SOURCE MATERIAL>
━━━━━━━━━━
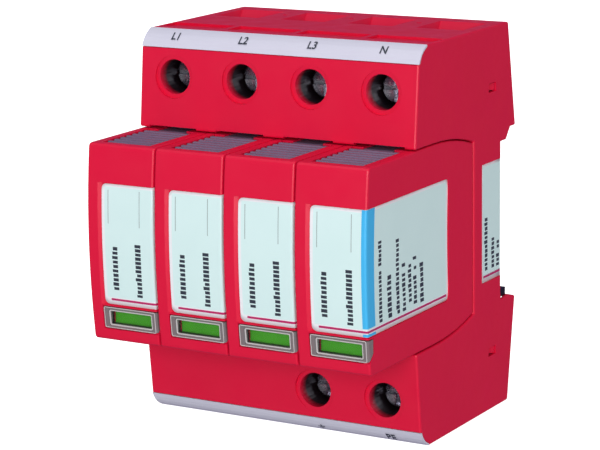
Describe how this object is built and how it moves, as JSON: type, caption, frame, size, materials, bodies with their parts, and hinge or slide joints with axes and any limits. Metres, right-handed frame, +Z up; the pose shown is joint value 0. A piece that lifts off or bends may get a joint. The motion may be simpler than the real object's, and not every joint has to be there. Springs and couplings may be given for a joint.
{
  "type": "din rail surge arrester",
  "caption": "Plug-in surge arrester for a top-hat rail: red base with screw clamps, pull-out modules with status windows and ribbed release latches.",
  "frame": {"origin": "middle of the rail seat's width and height, on the plane that the rail's front face rests against", "axes": "+X right seen from the front, +Y back into the rail, +Z up, line terminals at the top"},
  "size_m": [0.0712, 0.0725, 0.09],
  "materials": {
    "red_polyamide": "fine moulded red, slight sheen",
    "dark_red_polyamide": "moulded red, shaded",
    "grey_polyamide": "moulded grey",
    "black_polyamide": "moulded black",
    "white_strip": "smooth white",
    "clear_lens": "clear polished plastic",
    "green_flag": "bright green",
    "zinc_plated_steel": "zinc plated",
    "nickel_plated_copper": "nickel plated copper strip",
    "spring_steel": "drawn spring wire",
    "varistor_coating": "dipped epoxy coating",
    "spark_gap_ceramic": "unglazed ceramic"
  },
  "bodies": {
    "base": {"base_housing": "red_polyamide", "rear_cover": "red_polyamide", "marking_strip_upper": "white_strip", "marking_strip_lower": "white_strip", "foot_spring": "spring_steel", "contact_bar_L1": "nickel_plated_copper", "contact_bar_L2": "nickel_plated_copper", "contact_bar_L3": "nickel_plated_copper", "neutral_bar": "nickel_plated_copper", "earth_bar": "nickel_plated_copper", "signal_header": "black_polyamide"},
    "rail_foot": {"rail_foot": "black_polyamide"},
    "signal_plug": {"signal_plug": "black_polyamide"},
    "module_L1": {"module_case_L1": "red_polyamide", "module_window_L1": "clear_lens", "module_plug_base_L1": "dark_red_polyamide", "upper_blade_L1": "nickel_plated_copper", "varistor_L1": "varistor_coating"},
    "flag_L1": {"indicator_flag_L1": "green_flag"},
    "upper_latch_L1": {"upper_latch_L1": "grey_polyamide"},
    "lower_latch_L1": {"lower_latch_L1": "grey_polyamide"},
    "module_L2": {"module_case_L2": "red_polyamide", "module_window_L2": "clear_lens", "module_plug_base_L2": "dark_red_polyamide", "upper_blade_L2": "nickel_plated_copper", "varistor_L2": "varistor_coating"},
    "flag_L2": {"indicator_flag_L2": "green_flag"},
    "upper_latch_L2": {"upper_latch_L2": "grey_polyamide"},
    "lower_latch_L2": {"lower_latch_L2": "grey_polyamide"},
    "module_L3": {"module_case_L3": "red_polyamide", "module_window_L3": "clear_lens", "module_plug_base_L3": "dark_red_polyamide", "upper_blade_L3": "nickel_plated_copper", "varistor_L3": "varistor_coating"},
    "flag_L3": {"indicator_flag_L3": "green_flag"},
    "upper_latch_L3": {"upper_latch_L3": "grey_polyamide"},
    "lower_latch_L3": {"lower_latch_L3": "grey_polyamide"},
    "module_NPE": {"module_case_NPE": "red_polyamide", "module_window_NPE": "clear_lens", "module_plug_base_NPE": "dark_red_polyamide", "upper_blade_NPE": "nickel_plated_copper", "spark_gap_NPE": "spark_gap_ceramic"},
    "flag_NPE": {"indicator_flag_NPE": "green_flag"},
    "upper_latch_NPE": {"upper_latch_NPE": "grey_polyamide"},
    "lower_latch_NPE": {"lower_latch_NPE": "grey_polyamide"},
    "screw_L1": {"terminal_screw_L1": "zinc_plated_steel"},
    "cage_L1": {"clamp_cage_L1": "zinc_plated_steel"},
    "screw_L2": {"terminal_screw_L2": "zinc_plated_steel"},
    "cage_L2": {"clamp_cage_L2": "zinc_plated_steel"},
    "screw_L3": {"terminal_screw_L3": "zinc_plated_steel"},
    "cage_L3": {"clamp_cage_L3": "zinc_plated_steel"},
    "screw_N": {"terminal_screw_N": "zinc_plated_steel"},
    "cage_N": {"clamp_cage_N": "zinc_plated_steel"},
    "screw_PE_left": {"terminal_screw_PE_left": "zinc_plated_steel"},
    "cage_PE_left": {"clamp_cage_PE_left": "zinc_plated_steel"},
    "screw_PE_right": {"terminal_screw_PE_right": "zinc_plated_steel"},
    "cage_PE_right": {"clamp_cage_PE_right": "zinc_plated_steel"}
  },
  "joints": [
    {"name": "module_pull_L1", "type": "slide", "parent": "base", "child": "module_L1", "axis": [0, -1, 0], "range_m": [0, 0.04]},
    {"name": "flag_rise_L1", "type": "slide", "parent": "module_L1", "child": "flag_L1", "axis": [0, 0, 1], "range_m": [0, 0.005]},
    {"name": "upper_latch_press_L1", "type": "hinge", "parent": "module_L1", "child": "upper_latch_L1", "pos_m": [-0.0267, -0.0595, 0.0211], "axis": [-1, 0, 0], "range_deg": [0, 5], "stiffness_Nm_per_rad": 0.3, "springref_deg": -2.86},
    {"name": "lower_latch_press_L1", "type": "hinge", "parent": "module_L1", "child": "lower_latch_L1", "pos_m": [-0.0267, -0.0595, -0.0211], "axis": [1, 0, 0], "range_deg": [0, 5], "stiffness_Nm_per_rad": 0.3, "springref_deg": -2.86},
    {"name": "module_pull_L2", "type": "slide", "parent": "base", "child": "module_L2", "axis": [0, -1, 0], "range_m": [0, 0.04]},
    {"name": "flag_rise_L2", "type": "slide", "parent": "module_L2", "child": "flag_L2", "axis": [0, 0, 1], "range_m": [0, 0.005]},
    {"name": "upper_latch_press_L2", "type": "hinge", "parent": "module_L2", "child": "upper_latch_L2", "pos_m": [-0.0089, -0.0595, 0.0211], "axis": [-1, 0, 0], "range_deg": [0, 5], "stiffness_Nm_per_rad": 0.3, "springref_deg": -2.86},
    {"name": "lower_latch_press_L2", "type": "hinge", "parent": "module_L2", "child": "lower_latch_L2", "pos_m": [-0.0089, -0.0595, -0.0211], "axis": [1, 0, 0], "range_deg": [0, 5], "stiffness_Nm_per_rad": 0.3, "springref_deg": -2.86},
    {"name": "module_pull_L3", "type": "slide", "parent": "base", "child": "module_L3", "axis": [0, -1, 0], "range_m": [0, 0.04]},
    {"name": "flag_rise_L3", "type": "slide", "parent": "module_L3", "child": "flag_L3", "axis": [0, 0, 1], "range_m": [0, 0.005]},
    {"name": "upper_latch_press_L3", "type": "hinge", "parent": "module_L3", "child": "upper_latch_L3", "pos_m": [0.0089, -0.0595, 0.0211], "axis": [-1, 0, 0], "range_deg": [0, 5], "stiffness_Nm_per_rad": 0.3, "springref_deg": -2.86},
    {"name": "lower_latch_press_L3", "type": "hinge", "parent": "module_L3", "child": "lower_latch_L3", "pos_m": [0.0089, -0.0595, -0.0211], "axis": [1, 0, 0], "range_deg": [0, 5], "stiffness_Nm_per_rad": 0.3, "springref_deg": -2.86},
    {"name": "module_pull_NPE", "type": "slide", "parent": "base", "child": "module_NPE", "axis": [0, -1, 0], "range_m": [0, 0.04]},
    {"name": "flag_rise_NPE", "type": "slide", "parent": "module_NPE", "child": "flag_NPE", "axis": [0, 0, 1], "range_m": [0, 0.005]},
    {"name": "upper_latch_press_NPE", "type": "hinge", "parent": "module_NPE", "child": "upper_latch_NPE", "pos_m": [0.0267, -0.0595, 0.0211], "axis": [-1, 0, 0], "range_deg": [0, 5], "stiffness_Nm_per_rad": 0.3, "springref_deg": -2.86},
    {"name": "lower_latch_press_NPE", "type": "hinge", "parent": "module_NPE", "child": "lower_latch_NPE", "pos_m": [0.0267, -0.0595, -0.0211], "axis": [1, 0, 0], "range_deg": [0, 5], "stiffness_Nm_per_rad": 0.3, "springref_deg": -2.86},
    {"name": "screw_turn_L1", "type": "hinge", "parent": "base", "child": "screw_L1", "pos_m": [-0.0267, -0.0346, 0.0346], "axis": [0, 1, 0], "range_deg": [0, 2520]},
    {"name": "cage_lift_L1", "type": "slide", "parent": "base", "child": "cage_L1", "axis": [0, -1, 0], "range_m": [0, 0.007]},
    {"name": "screw_turn_L2", "type": "hinge", "parent": "base", "child": "screw_L2", "pos_m": [-0.0089, -0.0346, 0.0346], "axis": [0, 1, 0], "range_deg": [0, 2520]},
    {"name": "cage_lift_L2", "type": "slide", "parent": "base", "child": "cage_L2", "axis": [0, -1, 0], "range_m": [0, 0.007]},
    {"name": "screw_turn_L3", "type": "hinge", "parent": "base", "child": "screw_L3", "pos_m": [0.0089, -0.0346, 0.0346], "axis": [0, 1, 0], "range_deg": [0, 2520]},
    {"name": "cage_lift_L3", "type": "slide", "parent": "base", "child": "cage_L3", "axis": [0, -1, 0], "range_m": [0, 0.007]},
    {"name": "screw_turn_N", "type": "hinge", "parent": "base", "child": "screw_N", "pos_m": [0.0267, -0.0346, 0.0346], "axis": [0, 1, 0], "range_deg": [0, 2520]},
    {"name": "cage_lift_N", "type": "slide", "parent": "base", "child": "cage_N", "axis": [0, -1, 0], "range_m": [0, 0.007]},
    {"name": "screw_turn_PE_left", "type": "hinge", "parent": "base", "child": "screw_PE_left", "pos_m": [0.0089, -0.0346, -0.0346], "axis": [0, 1, 0], "range_deg": [0, 2520]},
    {"name": "cage_lift_PE_left", "type": "slide", "parent": "base", "child": "cage_PE_left", "axis": [0, -1, 0], "range_m": [0, 0.007]},
    {"name": "screw_turn_PE_right", "type": "hinge", "parent": "base", "child": "screw_PE_right", "pos_m": [0.0267, -0.0346, -0.0346], "axis": [0, 1, 0], "range_deg": [0, 2520]},
    {"name": "cage_lift_PE_right", "type": "slide", "parent": "base", "child": "cage_PE_right", "axis": [0, -1, 0], "range_m": [0, 0.007]},
    {"name": "rail_foot_pull", "type": "slide", "parent": "base", "child": "rail_foot", "axis": [0, 0, -1], "range_m": [0, 0.003], "stiffness_N_per_m": 1500, "springref_m": -0.002, "deforming": ["foot_spring"]},
    {"name": "signal_plug_pull", "type": "slide", "parent": "base", "child": "signal_plug", "axis": [0, 0, -1], "range_m": [0, 0.014]}
  ],
  "couplings": [
    {"joint": "screw_turn_L1", "follows": "cage_lift_L1", "rad_per_m": 6283.2},
    {"joint": "screw_turn_L2", "follows": "cage_lift_L2", "rad_per_m": 6283.2},
    {"joint": "screw_turn_L3", "follows": "cage_lift_L3", "rad_per_m": 6283.2},
    {"joint": "screw_turn_N", "follows": "cage_lift_N", "rad_per_m": 6283.2},
    {"joint": "screw_turn_PE_left", "follows": "cage_lift_PE_left", "rad_per_m": 6283.2},
    {"joint": "screw_turn_PE_right", "follows": "cage_lift_PE_right", "rad_per_m": 6283.2}
  ]
}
━━━━━━━━━━
WORK TO COMPLETE> Of the lines above, how many hold the string "frame"? Answer with only the number.

EXPECTED ANSWER> 2